Scelta emblematica, di conseguenza, è quella di John Travolta, icona di bellezza e di sessapiglio nella leggenda per La febbre del sabato sera e Grease (battuta: dalla “brillantina” alla “lacca per capelli” il passo è breve), nei panni della grassa ed impacciata Edna, quasi a testimoniare una sorta di attacco all’immaginario per permettere ai difetti di manifestarsi palesemente – ma sull’interpretazione di Travolta è meglio tornare più tardi. Nelle cifre effettive, alla fine la versione musicarella e a tratti persino puerile di Hairspray è fastosa ed allegra, i toni sono quelli dei musical di un livello ben più alto rispetto alle cavolate che ci propinano oggi e ci spacciano per musical (si legga alla voce High Scool Musical, il cui pubblico, paradossalmente, è lo stesso di Hairspray – complice anche la presenza di Zac Efron) grazie a due peculiarità fondamentali: il ritmo, perfetto (l’oretta e cinquanta fila che è una bellezza), e lo stile, scanzonato eppure non privo di una sua classe.

 

Certo, se volessimo andare a scavare, il significato dall’originale al moderno è maneggiato. Ma forse c’è un equivoco: vuole essere qualcos’altro rispetto al film di Waters. E nella sua specificità, è pressoché senza macchie, limpido, lineare, fluido, scorrevole.
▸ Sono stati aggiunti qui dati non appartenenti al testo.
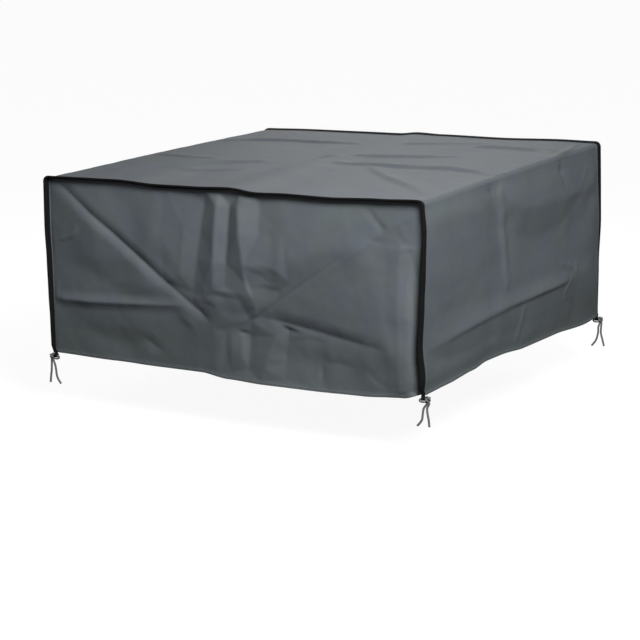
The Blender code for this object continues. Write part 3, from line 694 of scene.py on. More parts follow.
# The pleats that hang from the top seam, and the small folds where they end.
FRONT_TUCKS = [
    [(-600, 0, 0), (-150, 0, 0), (-72, -12, 0), (-31, -12, 0), (5, -12, 0), (33, -12, 0), (90, -12, 0),
     (150, -12, 0), (600, 0, 0)],
    [(-600, -520, 0), (-30, -520, 0), (600, -520, 0)],
    [(-600, 0, 0), (-600, -520, 0)],
    [(600, 0, 0), (600, -520, 0)],
    [(-128, -12, -3.3), (-134, -120, 6.7), (-140, -240, 7.4)],
    [(-72, -12, 0), (-76, -50, -3.1), (-84, -120, -1.7), (-91, -200, 0.4), (-97, -256, -2.3),
     (-104, -290, -5.4)],
    [(-31, -12, 0), (-32, -50, 12.8), (-32, -120, 15.7), (-33, -200, 14.7), (-33, -256, 5.6),
     (-33, -310, 1.3)],
    [(5, -12, 0), (5, -50, -1.1), (5, -120, 1), (2, -200, -1.2), (0, -262, -1.1)],
    [(33, -12, 0), (37, -50, 14.2), (46, -120, 18.1), (60, -200, 12.7), (70, -250, 5.6),
     (86, -290, 3.2)],
    [(90, -12, 0), (94, -50, -2.4), (100, -120, 1.4), (116, -195, 10.4)],
    [(-200, -12, 0), (-205, -150, 0), (-190, -270, 0), (-120, -330, 0)],
    [(160, -12, 0), (175, -120, 0), (190, -230, 0), (150, -290, 0), (110, -330, 0)],
    [(60, -200, 12.7), (116, -195, 10.4), (160, -205, 6)],
    [(72, -245, 2.7), (116, -226, 1.6), (165, -232, 1.3)],
    [(78, -262, 0.1), (125, -255, -3.4), (165, -262, -3.6)],
    [(-97, -256, -2.3), (-65, -262, 2.1), (-33, -256, 5.6)],
    [(-33, -272, 3.3), (0, -274, 2.5), (40, -274, 1.8), (62, -280, 2.3), (86, -290, 3.2)],
    [(-33, -286, -0.7), (0, -290, -3.6), (40, -290, -2.9), (70, -300, 0.3)],
    [(-104, -290, -5.4), (-65, -294, -0.3), (-33, -294, 0.4)],
    [(-104, -312, -3.5), (-65, -316, -3.3), (-33, -316, -0.5)],
    [(-20, -330, -1.4), (20, -335, -2.5), (60, -328, -5.5)],
    [(86, -290, 3.2), (92, -312, 4.3), (88, -330, 3.7)],
    [(-120, -330, 0), (-75, -352, 0), (-42, -374, 0), (20, -358, 0), (70, -348, 0), (110, -330, 0)],
    [(-42, -374, 0), (-34, -440, 0), (-34, -520, 0)],
    [(-6, -385, -2.5), (-8, -430, -4.6), (-12, -495, -2.5)],
    [(10, -385, -1), (12, -430, -0.3), (12, -495, -2.7)],
    [(40, -392, -2.7), (42, -425, -0.4), (46, -450, -0.2)],
    [(64, -392, -9.1), (64, -430, -7.5), (60, -480, -6.8)],
    [(158, -352, 0), (142, -385, -0.6), (132, -410, 0.6), (122, -440, 1.4), (110, -470, 0.1),
     (102, -510, 0.1)],
    [(178, -360, -8.8), (176, -395, -9.6), (170, -420, -8.1), (172, -450, -6.9), (176, -495, -3)],
    [(232, -385, -2.9), (236, -440, -1.5), (240, -495, -1.5)],
    [(275, -385, -1.9), (282, -440, -2.5), (284, -495, -2.2)],
    [(110, -330, 0), (158, -352, 0), (225, -368, 0), (300, -380, 0), (310, -440, 0), (312, -520, 0)],
    [(470, -120, 0), (466, -300, 0), (466, -520, 0)],
    [(505, -125, 2.8), (503, -200, 4.1), (503, -300, 6.6), (505, -400, 3.7), (507, -490, 5.8)],
    [(530, -125, -0.8), (530, -200, 0), (530, -300, 3.7), (530, -400, 1.8), (530, -490, 1.4)],
    [(552, -125, -0.5), (552, -200, -6), (552, -300, -10.5), (552, -400, -12.7), (552, -490, -7.3)],
    [(470, -120, 0), (505, -100, 0), (560, -100, 0)],
]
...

Allietato dai colori spumeggianti di un’America a metà tra beffarda iconografia burtoniana e echi vagamente fossiani, fotoromanzo brillante e commedia gustosa, può contare su canzoncine non indimenticabili ma squisite e su un cast intonatissimo, in cui spiccano la tremenda ed ambiziosa Michelle Pfeiffer, il delizioso ed amabile Christopher Walken, la trascinante Queen Latifah. Esplode, invece, il già citato Travolta nei panni di una grassona materna ed irresistibile, grandiosamente femminile e per nulla caricaturale o grottesca, ironicamente geniale. Due momenti da ricordare: il restyling a cui si sottopone assieme alla figlia (la brava Nikky Blonsky) e quindi il conseguente ballo in mezzo alla strada (però, non ha perso il vizio di ballare il buon John: è ancora bravissimo); le dolci schermaglie amorose tra lui/lei e Walken tra i panni stesi: adorabile.